Kincaid rejeitou a premissa, dizendo que é “carregar a literatura de um ônus que ela não deve ter”. Ela jogou os braços para o alto, como quem diz, os livros devem ser livres para fazer que quiserem.

Gates ofereceu outra visão, lembrando como as “narrativas de escravidão” viraram uma indústria prolífica para os abolicionistas americanos que queriam refutar a ideia de que negros eram inarticulados e incapazes.

“Frederick Douglass afirmou que a estrada para a liberdade foi pavimentada com a alfabetização”, lembrou, em referência ao ex-escravizado que foi um dos expoentes dessa época, no século 19. “A literatura sempre teve esse fardo, essa pressão extra de provar que somos seres humanos. Shakespeare ou Victor Hugo não precisavam provar nada. Só nós.”

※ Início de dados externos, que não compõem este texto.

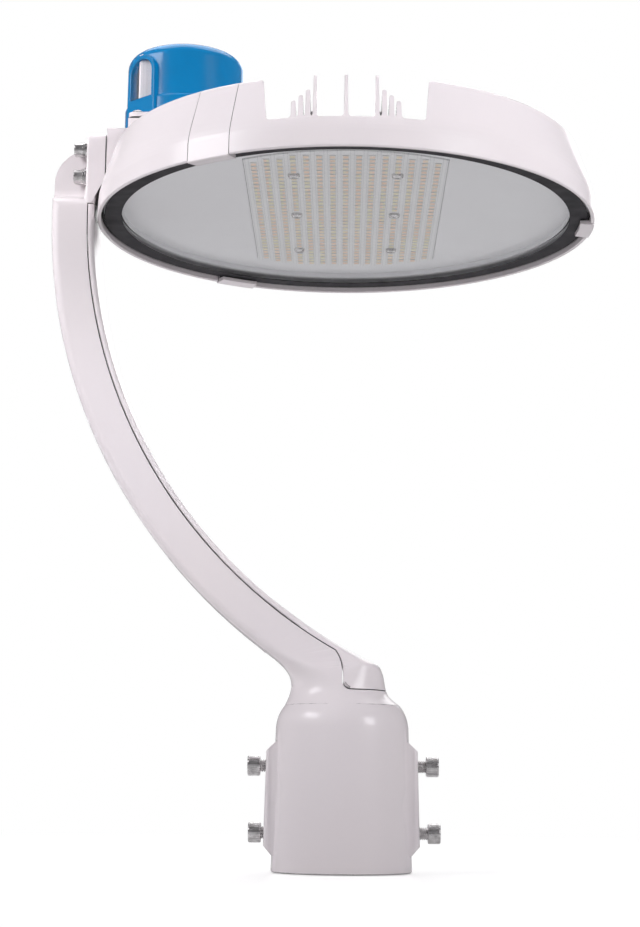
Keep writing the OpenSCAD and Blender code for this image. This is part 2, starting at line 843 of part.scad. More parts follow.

A mesa estourou o tempo previsto, tamanho o interesse nos autores e na discussão –prejudicada pela decisão da feira de colocar a tradução simultânea nos alto-falantes, e não a voz dos autores. Os tradutores cometeram erros e deslizes que atrapalharam a experiência, um deles até corrigido aos gritos pela plateia.

A Feira do Livro segue até este domingo com mesas abertas e gratuitas com participantes que incluem Marcelo Rubens Paiva, Luiz Felipe de Alencastro, Geni Núñez e João Moreira Salles.